Another direction you can take with this one is to follow the cycle of questions to the end and in most cases you will realize that the end result your anxiety mind is heading towards is wholly unrealistic. When dealing with anxiety our brains tend toward catastrophizing scenarios, meaning exaggerating the worst case scenario. It can also help you identify core doubts or worries that lead towards the what if cycle. It can identify doubts or insecurities about yourself that you can address in order to end the cycle of questions before it starts.
Take Action/Face the Worry
This one sounds simple at face value, but takes some work. If it was as easy at it sounds the questions would not occur, but it is possible. For example, if you are worried you will lose your job, what if questions may continue to circle around events that would result in this fear. “What if I catch the flu and miss too much work,” “what if I mess up this phone call,” or “what if I offend this person?” There are an indefinite amount of questions that have outcomes that could possibly lead to the feared outcome. So rather than continue to worry about the outcome, do something about it. Identify if there is a legitimate reason you could lose your job and fix it. Make sure you are working and meeting job requirements. Make connections with people that can assist you and move you up in your position. Take positive actions rather than worrying about how actions out of your control can impact you.

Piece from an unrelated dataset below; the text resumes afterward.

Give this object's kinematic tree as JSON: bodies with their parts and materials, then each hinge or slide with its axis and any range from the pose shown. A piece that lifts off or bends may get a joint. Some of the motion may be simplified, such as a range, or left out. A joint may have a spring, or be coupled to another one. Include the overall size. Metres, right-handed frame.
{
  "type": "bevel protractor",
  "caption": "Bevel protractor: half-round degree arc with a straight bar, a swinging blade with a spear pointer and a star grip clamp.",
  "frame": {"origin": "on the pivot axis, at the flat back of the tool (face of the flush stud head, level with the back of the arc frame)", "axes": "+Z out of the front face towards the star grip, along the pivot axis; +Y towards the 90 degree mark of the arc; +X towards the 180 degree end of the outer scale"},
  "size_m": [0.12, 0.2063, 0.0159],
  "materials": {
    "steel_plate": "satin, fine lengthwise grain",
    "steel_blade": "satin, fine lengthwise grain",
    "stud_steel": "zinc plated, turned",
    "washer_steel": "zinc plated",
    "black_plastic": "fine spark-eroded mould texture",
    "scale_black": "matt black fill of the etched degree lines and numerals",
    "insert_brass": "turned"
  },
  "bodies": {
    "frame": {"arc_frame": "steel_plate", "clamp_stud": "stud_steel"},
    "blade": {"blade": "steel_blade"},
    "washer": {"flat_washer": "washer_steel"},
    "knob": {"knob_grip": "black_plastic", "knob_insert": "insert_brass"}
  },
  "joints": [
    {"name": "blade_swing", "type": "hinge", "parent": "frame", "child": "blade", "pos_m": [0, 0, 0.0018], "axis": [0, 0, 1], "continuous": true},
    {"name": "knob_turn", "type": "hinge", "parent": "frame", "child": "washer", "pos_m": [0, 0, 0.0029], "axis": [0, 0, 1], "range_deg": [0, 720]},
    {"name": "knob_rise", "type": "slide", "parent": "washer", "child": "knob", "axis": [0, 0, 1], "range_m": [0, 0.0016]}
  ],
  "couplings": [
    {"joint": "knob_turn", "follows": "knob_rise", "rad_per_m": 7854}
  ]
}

This becomes difficult when things are out of your control. A company can have financial struggles and lay people off which has no basis on your actions. In this case, knowing your options and having a plan of action can help reduce the anxiety and what if questions. Knowing that you have a savings account, where you could look for other jobs, where you can budget, etc. All the what if questions and worries serve to do is get in the way of actually solving the problem. Putting them aside to make an action plan will reduce the anxiety and improve success.
Retrain Your Brain
There are a number of thinking techniques that can stop the what if questions, which lead to a variety of cognitive distortions. In most cases the most success with this will be had if it starts at the very beginning, grabbing control of the cycle before it spirals out of control. Start by talking to yourself in a rational and productive manner rather than asking what if questions and predicting the outcome. Use full sentences, avoid judgments, avoid predictions, use facts, and minimize emotions. Sometimes doing this in writing can assist in sorting out your thinking and identifying unhealthy thinking patterns, allowing you to correct them. This is exactly what I teach my clients to do. The difference with my approach is that we actually change the brain permanently by tapping into our brain’s neuroplasticity.

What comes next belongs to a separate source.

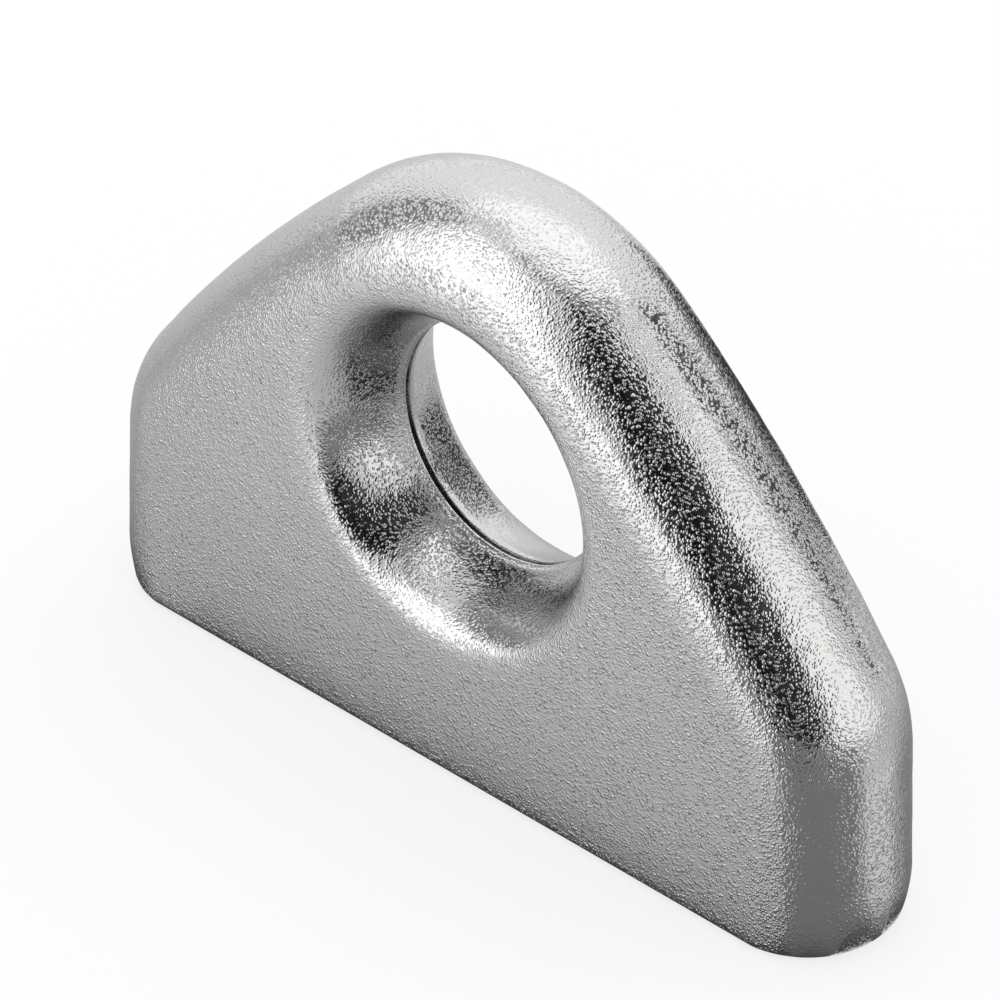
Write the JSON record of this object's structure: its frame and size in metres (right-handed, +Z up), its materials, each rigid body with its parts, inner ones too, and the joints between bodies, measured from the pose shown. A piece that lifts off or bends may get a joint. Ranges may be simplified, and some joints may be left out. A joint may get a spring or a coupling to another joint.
{
  "type": "bow eye",
  "caption": "Solid cast metal bow eye: flat base, rounded ends, bowed slopes to an arched crown, one flared eye through it and blind tapped holes in its base.",
  "frame": {"origin": "middle of the flat base face", "axes": "+X along the base, +Y along the eye's axis, +Z up from the base to the crown"},
  "size_m": [0.0998, 0.019, 0.0645],
  "materials": {
    "cast_metal": "bright cast skin, satin with a fine pebbled grain"
  },
  "bodies": {
    "root": {"bow_eye": "cast_metal"}
  },
  "joints": []
}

When irrational or negative thoughts begin to overpower your thinking, using thought stopping or switching techniques can assist you. When a negative thought is identified focus on stopping that thought. Identify that you have had it and stop it. You can use visual cues, such as picturing a stop sign, verbal cues such as saying stop, or even physical cues such as snapping a rubber band on your wrist lightly. Thought switching also starts with identifying the negative thought but focuses on switching it for a more positive or rational thought rather than stopping the trail of thoughts all together.